• **Short problem**: Tally the lines containing the word "points", and report the tally alone.

** START Dataset excerpt **

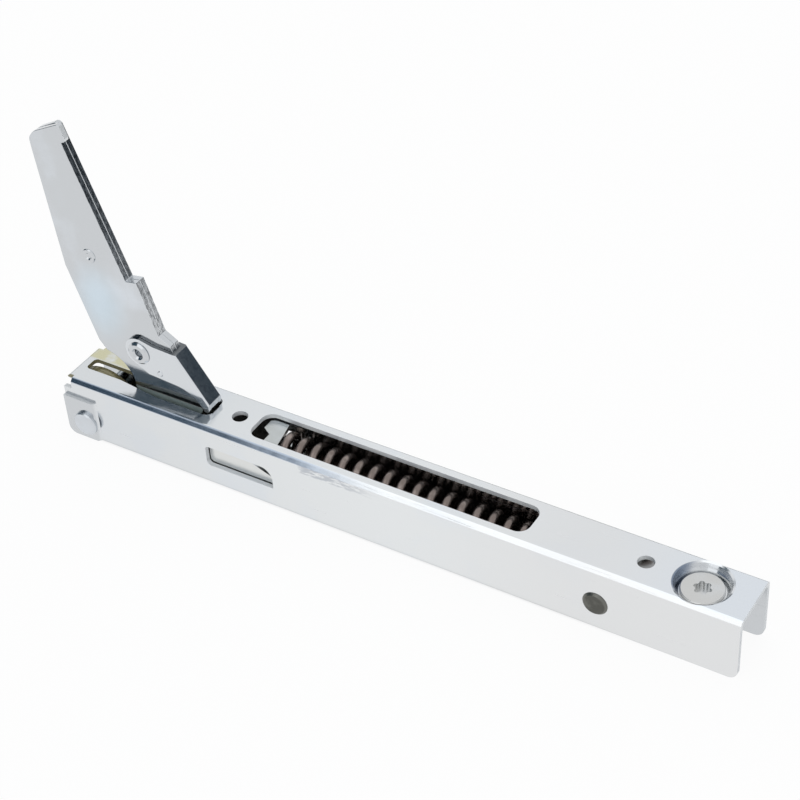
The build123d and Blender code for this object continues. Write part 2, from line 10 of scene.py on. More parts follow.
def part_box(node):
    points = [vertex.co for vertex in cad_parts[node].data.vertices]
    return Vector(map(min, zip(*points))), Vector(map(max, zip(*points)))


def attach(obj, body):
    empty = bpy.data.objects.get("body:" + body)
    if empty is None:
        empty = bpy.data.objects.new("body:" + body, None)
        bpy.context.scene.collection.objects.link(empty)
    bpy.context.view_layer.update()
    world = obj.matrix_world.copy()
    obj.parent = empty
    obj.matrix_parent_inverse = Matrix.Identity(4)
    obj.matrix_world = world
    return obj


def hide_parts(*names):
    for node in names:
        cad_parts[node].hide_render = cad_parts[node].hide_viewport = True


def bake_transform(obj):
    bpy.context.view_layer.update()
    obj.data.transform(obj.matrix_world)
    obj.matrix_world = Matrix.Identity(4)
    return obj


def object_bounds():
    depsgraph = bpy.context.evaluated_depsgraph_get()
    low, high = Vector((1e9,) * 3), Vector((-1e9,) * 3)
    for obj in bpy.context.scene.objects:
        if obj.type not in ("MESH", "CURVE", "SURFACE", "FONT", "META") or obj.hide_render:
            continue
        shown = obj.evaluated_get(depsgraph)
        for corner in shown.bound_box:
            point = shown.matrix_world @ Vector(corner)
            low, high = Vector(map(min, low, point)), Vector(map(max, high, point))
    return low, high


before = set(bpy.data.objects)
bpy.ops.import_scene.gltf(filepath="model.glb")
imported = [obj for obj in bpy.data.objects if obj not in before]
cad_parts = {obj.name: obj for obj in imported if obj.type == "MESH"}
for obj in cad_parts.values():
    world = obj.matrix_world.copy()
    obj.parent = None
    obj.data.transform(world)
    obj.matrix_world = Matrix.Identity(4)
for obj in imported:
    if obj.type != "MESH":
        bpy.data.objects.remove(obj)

** END Dataset excerpt **

• **Answer to this exercise**: 2